Risks for Option Holders

Despite the benefits, option agreements also pose risks for option holders:

  1. Expiration: If an option is not exercised before its expiration date, it becomes worthless, and the option holder loses the entire premium paid.
  2. Time Decay: As the expiration date of an option approaches, the time value of the option generally decreases. This means that the option holder must correctly predict the timing of price movements in the underlying asset.
  3. Market Volatility: Price movements in the underlying asset can impact the value of the option agreement. If the asset’s price does not move as expected or remains stable, the option’s value may not increase, and the option holder may incur a loss.

In conclusion, option agreements offer several benefits and risks to investors by providing a flexible, limited-risk financial instrument with leverage potential. However, understanding the intricacies of option agreements is crucial to utilize them effectively for investment strategies.

Components of an Option Agreement

An option agreement is a legal contract between two parties – the option holder and the option grantor – that gives the option holder the right, but not the obligation, to buy, sell or lease a specific property, asset, or financial instrument at a predetermined price within a specific time period. Option agreements are commonly used in real estate transactions, stock options, and mergers and acquisitions.

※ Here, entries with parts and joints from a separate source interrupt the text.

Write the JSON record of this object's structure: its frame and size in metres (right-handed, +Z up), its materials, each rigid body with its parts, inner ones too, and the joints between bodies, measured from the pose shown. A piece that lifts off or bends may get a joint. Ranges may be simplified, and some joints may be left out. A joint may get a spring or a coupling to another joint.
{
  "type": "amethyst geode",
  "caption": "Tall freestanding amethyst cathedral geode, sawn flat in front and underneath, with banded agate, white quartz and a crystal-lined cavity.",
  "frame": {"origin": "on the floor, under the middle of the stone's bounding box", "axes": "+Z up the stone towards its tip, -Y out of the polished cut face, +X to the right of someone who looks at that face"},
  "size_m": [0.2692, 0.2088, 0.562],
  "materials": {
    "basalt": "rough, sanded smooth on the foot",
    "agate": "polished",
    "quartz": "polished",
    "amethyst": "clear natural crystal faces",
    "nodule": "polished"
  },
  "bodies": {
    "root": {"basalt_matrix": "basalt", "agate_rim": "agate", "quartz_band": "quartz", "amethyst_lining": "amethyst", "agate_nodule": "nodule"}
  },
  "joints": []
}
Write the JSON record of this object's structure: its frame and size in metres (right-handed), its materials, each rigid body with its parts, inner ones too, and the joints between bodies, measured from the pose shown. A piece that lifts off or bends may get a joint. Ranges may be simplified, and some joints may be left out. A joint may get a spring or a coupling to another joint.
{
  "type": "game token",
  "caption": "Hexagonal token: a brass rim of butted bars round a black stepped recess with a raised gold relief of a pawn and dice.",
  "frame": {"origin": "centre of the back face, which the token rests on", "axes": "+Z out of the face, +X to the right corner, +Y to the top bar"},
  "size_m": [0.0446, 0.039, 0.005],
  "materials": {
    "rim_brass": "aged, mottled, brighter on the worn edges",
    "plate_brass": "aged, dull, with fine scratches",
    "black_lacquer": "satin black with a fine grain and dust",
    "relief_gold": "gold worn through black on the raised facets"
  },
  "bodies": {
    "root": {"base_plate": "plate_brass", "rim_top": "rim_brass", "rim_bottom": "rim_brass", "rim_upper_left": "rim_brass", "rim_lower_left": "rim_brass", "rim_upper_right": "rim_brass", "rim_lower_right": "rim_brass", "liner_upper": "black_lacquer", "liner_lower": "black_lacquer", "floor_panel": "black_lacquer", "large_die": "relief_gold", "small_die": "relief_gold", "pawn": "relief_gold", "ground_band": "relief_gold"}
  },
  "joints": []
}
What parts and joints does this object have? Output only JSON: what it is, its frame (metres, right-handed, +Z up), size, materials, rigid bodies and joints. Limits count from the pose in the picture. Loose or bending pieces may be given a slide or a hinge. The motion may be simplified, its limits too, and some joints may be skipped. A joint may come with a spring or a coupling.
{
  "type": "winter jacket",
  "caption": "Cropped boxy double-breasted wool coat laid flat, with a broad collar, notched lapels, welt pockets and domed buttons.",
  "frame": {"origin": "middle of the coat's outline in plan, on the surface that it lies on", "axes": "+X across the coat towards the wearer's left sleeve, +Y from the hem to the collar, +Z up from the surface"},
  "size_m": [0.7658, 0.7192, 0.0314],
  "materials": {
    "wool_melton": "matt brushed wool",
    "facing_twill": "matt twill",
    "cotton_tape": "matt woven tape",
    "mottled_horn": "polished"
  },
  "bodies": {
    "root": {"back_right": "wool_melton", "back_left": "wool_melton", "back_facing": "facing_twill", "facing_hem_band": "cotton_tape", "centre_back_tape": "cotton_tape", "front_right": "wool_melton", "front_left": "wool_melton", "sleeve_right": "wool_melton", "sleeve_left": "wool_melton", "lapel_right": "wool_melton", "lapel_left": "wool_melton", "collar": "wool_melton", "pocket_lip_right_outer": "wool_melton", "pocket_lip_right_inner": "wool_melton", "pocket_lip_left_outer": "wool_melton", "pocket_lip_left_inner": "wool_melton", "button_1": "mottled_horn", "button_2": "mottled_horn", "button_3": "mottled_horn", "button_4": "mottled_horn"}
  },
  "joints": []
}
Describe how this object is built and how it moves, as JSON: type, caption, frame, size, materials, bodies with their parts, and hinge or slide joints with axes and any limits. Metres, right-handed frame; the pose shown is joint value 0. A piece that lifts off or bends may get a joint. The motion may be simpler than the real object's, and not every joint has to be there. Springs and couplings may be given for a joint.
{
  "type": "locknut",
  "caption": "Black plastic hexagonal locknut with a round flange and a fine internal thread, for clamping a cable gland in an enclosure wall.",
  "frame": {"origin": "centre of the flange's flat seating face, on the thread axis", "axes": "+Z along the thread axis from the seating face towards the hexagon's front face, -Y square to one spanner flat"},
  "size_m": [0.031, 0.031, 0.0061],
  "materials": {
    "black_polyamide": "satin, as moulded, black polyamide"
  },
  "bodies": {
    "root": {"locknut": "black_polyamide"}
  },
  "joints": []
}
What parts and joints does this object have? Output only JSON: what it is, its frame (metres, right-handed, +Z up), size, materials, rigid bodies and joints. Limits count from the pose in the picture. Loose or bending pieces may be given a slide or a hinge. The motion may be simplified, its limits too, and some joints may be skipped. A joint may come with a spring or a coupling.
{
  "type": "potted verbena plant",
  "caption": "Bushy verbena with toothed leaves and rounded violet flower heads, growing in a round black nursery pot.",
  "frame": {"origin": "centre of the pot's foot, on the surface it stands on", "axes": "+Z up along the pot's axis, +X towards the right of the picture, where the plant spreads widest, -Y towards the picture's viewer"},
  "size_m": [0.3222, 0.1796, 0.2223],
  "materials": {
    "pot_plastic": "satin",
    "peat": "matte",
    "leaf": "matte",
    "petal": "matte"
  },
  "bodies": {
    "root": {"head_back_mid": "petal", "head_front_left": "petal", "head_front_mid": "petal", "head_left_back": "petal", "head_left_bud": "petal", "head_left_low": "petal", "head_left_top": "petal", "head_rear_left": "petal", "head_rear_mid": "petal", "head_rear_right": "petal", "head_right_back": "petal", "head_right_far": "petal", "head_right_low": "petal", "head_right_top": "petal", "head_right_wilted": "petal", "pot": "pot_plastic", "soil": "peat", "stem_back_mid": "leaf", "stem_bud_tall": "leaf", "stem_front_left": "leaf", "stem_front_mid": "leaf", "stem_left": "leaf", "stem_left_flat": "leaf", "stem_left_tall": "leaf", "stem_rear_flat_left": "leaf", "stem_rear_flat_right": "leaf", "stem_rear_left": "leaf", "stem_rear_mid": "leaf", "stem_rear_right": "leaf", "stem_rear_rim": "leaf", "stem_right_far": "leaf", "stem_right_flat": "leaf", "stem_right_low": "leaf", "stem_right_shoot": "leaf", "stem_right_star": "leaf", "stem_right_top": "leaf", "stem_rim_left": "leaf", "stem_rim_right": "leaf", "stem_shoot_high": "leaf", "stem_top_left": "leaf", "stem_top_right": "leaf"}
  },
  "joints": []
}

To ensure parties understand the terms and expectations of the agreement, an option agreement must include several essential components. These components define the rights, responsibilities and agreements that govern a valid option agreement.

Parties Involved

There are two main parties involved in an option agreement, namely the option holder and the option grantor.

Option Holder

The option holder, also known as the buyer, is the party that acquires the right, but not the obligation, to purchase or sell an asset in the future. They pay the option grantor for this exclusive right, typically through a one-time payment called the option price or premium.

Option Grantor

The option grantor, also known as the seller, is the party that grants the right to the option holder in exchange for the payment of the option price. The option grantor is obligated to fulfill the agreed-upon terms if the option is exercised by the option holder.

Grant of Option

The grant of option is the section of the option agreement that outlines the basic rights and responsibilities of the parties involved. It spells out the specific asset or property being optioned, the agreed-upon option price, the exercise period, and any other terms or conditions that govern the agreement.

Option Price and Payment

The option price, or premium, is the amount paid by the option holder to the option grantor in exchange for the exclusive right to purchase or sell the underlying asset. This section of the agreement outlines the agreed-upon price, the method of payment, and any other relevant payment details or conditions.

Exercise Period

The exercise period is the specific time frame during which the option holder can exercise their right to buy, sell or lease the specified property, asset or financial instrument. This period may be a fixed term or based on specific conditions agreed upon by the parties. The agreement should clearly outline the start and end dates of the exercise period, as well as any provisions related to early or delayed exercise.

Terms and Conditions

Option agreements often have additional terms and conditions that govern the relationship between the parties, the details of the transfer of the asset, or any other specific requirements. Such terms could include representations, warranties, and covenants made by both parties regarding various aspects of the underlying asset, the transaction, and their respective obligations.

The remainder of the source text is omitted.